The Rationality of Habitual Actions
Date
2005Author
Pollard, Bill
Metadata
Abstract
We are creatures of habit. Familiar ways of doing things in familiar contexts become
automatic for us. That is to say, when we acquire a habit we can act without thinking
about it at all. Habits free our minds to think about other things. Without this
capacity for habitual action our daily lives would be impossible. Our minds would be
crowded with innumerable mundane considerations and decisions. Habitual actions
are not always mundane. Aristotle famously said that acting morally is a matter of
exercising the right habits.2 For him, a lack of conscious thought is no bar on an
action’s moral status. Habits are involved in our most prized activities. Of course our
natural capacity for acquiring habits is sometimes a nuisance, and we acquire bad
habits all too easily. But we nevertheless could not do without a vast array of habits
which are not like this, and we can’t help but exercise them in our daily lives.
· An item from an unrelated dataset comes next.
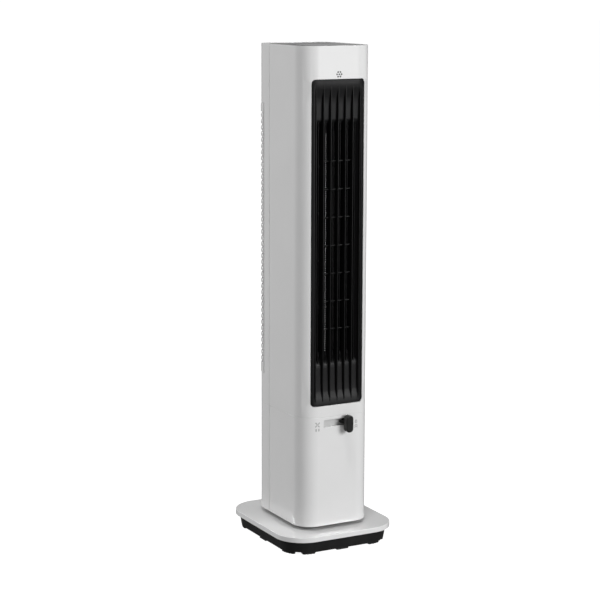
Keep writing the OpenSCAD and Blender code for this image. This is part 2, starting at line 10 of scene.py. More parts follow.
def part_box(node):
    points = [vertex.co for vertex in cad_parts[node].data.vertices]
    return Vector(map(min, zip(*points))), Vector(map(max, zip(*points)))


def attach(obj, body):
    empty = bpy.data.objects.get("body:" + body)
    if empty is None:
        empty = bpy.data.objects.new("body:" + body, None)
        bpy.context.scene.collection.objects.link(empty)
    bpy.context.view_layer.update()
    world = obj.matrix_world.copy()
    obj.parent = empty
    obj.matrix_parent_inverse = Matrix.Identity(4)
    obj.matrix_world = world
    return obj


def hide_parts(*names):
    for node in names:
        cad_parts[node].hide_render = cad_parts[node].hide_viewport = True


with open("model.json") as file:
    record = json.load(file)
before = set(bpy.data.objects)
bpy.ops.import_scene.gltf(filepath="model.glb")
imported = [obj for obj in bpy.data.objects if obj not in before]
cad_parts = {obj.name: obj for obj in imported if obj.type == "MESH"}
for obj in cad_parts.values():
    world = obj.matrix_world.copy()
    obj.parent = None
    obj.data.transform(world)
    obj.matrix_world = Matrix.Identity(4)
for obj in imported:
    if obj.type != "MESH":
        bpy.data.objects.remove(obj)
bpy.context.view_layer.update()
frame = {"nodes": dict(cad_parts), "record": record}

It does
not seem too strong to say that we spend much more of our time acting habitually than
we do acting in the light of conscious thought.
We are also rational creatures. It is because of our rationality that we naturally
think that most human actions are different in kind from the behaviour of other
animals. This difference is manifest in the fact that we hold rational creatures
personally responsible for what they do, in ways that would make no sense for nonrational
creatures. Our rationality, then, appears to give our actions a unique quality.